◆ **Dataset extract**
□ □ □ □ □ □ □

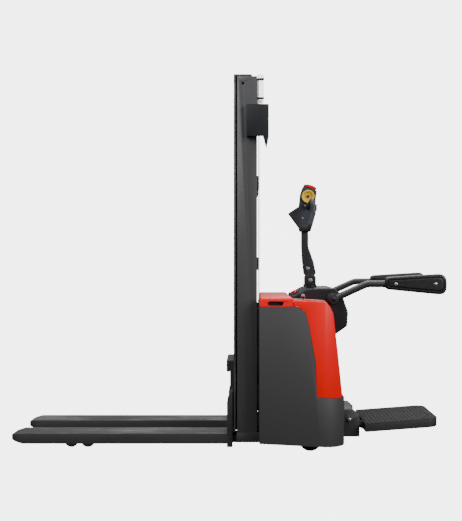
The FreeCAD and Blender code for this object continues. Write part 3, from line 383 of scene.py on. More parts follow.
def spun(name, profile, centre, steps=48, axis="Y"):
    """A closed outline of (along, radius) pairs turned about an axis through the centre."""
    shape = bmesh.new()
    rings = []
    for step in range(steps):
        turn = 2 * math.pi * step / steps
        ring = []
        for along, radius in profile:
            across, up = radius * math.cos(turn), radius * math.sin(turn)
            local = {"X": (along, across, up), "Y": (across, along, up), "Z": (across, up, along)}[axis]
            ring.append(shape.verts.new(Vector(centre) + Vector(local)))
        rings.append(ring)
    count = len(profile)
    for step in range(steps):
        here, after = rings[step], rings[(step + 1) % steps]
        for spot in range(count):
            nearby = (spot + 1) % count
            shape.faces.new((here[spot], after[spot], after[nearby], here[nearby]))
    bmesh.ops.remove_doubles(shape, verts=shape.verts, dist=0.000001)
    bmesh.ops.dissolve_degenerate(shape, edges=shape.edges, dist=0.000001)
    bmesh.ops.recalc_face_normals(shape, faces=shape.faces)
    mesh = bpy.data.meshes.new(name)
    shape.to_mesh(mesh)
    shape.free()
    for face in mesh.polygons:
        face.use_smooth = True
    mesh.set_sharp_from_angle(angle=math.radians(38))
    return mesh


def welded(name, *meshes):
    """Several meshes as one, each kept as its own closed shell."""
    shape = bmesh.new()
    for mesh in meshes:
        shape.from_mesh(mesh)
    joined = bpy.data.meshes.new(name)
    shape.to_mesh(joined)
    shape.free()
    for face in joined.polygons:
        face.use_smooth = True
    joined.set_sharp_from_angle(angle=math.radians(38))
    return joined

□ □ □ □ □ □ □

◆ **Description of the task**
Make an exact copy of the data above.

◆ **Written response**
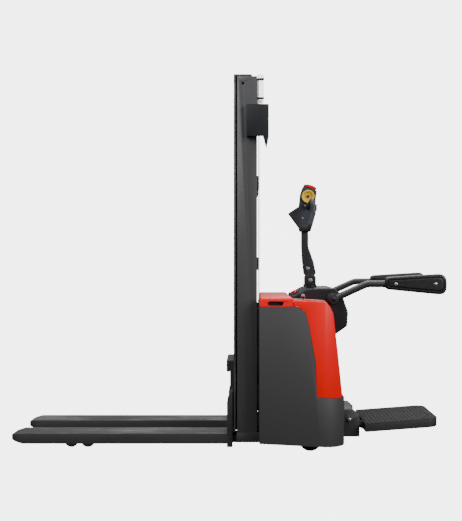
The FreeCAD and Blender code for this object continues. Write part 3, from line 383 of scene.py on. More parts follow.
def spun(name, profile, centre, steps=48, axis="Y"):
    """A closed outline of (along, radius) pairs turned about an axis through the centre."""
    shape = bmesh.new()
    rings = []
    for step in range(steps):
        turn = 2 * math.pi * step / steps
        ring = []
        for along, radius in profile:
            across, up = radius * math.cos(turn), radius * math.sin(turn)
            local = {"X": (along, across, up), "Y": (across, along, up), "Z": (across, up, along)}[axis]
            ring.append(shape.verts.new(Vector(centre) + Vector(local)))
        rings.append(ring)
    count = len(profile)
    for step in range(steps):
        here, after = rings[step], rings[(step + 1) % steps]
        for spot in range(count):
            nearby = (spot + 1) % count
            shape.faces.new((here[spot], after[spot], after[nearby], here[nearby]))
    bmesh.ops.remove_doubles(shape, verts=shape.verts, dist=0.000001)
    bmesh.ops.dissolve_degenerate(shape, edges=shape.edges, dist=0.000001)
    bmesh.ops.recalc_face_normals(shape, faces=shape.faces)
    mesh = bpy.data.meshes.new(name)
    shape.to_mesh(mesh)
    shape.free()
    for face in mesh.polygons:
        face.use_smooth = True
    mesh.set_sharp_from_angle(angle=math.radians(38))
    return mesh


def welded(name, *meshes):
    """Several meshes as one, each kept as its own closed shell."""
    shape = bmesh.new()
    for mesh in meshes:
        shape.from_mesh(mesh)
    joined = bpy.data.meshes.new(name)
    shape.to_mesh(joined)
    shape.free()
    for face in joined.polygons:
        face.use_smooth = True
    joined.set_sharp_from_angle(angle=math.radians(38))
    return joined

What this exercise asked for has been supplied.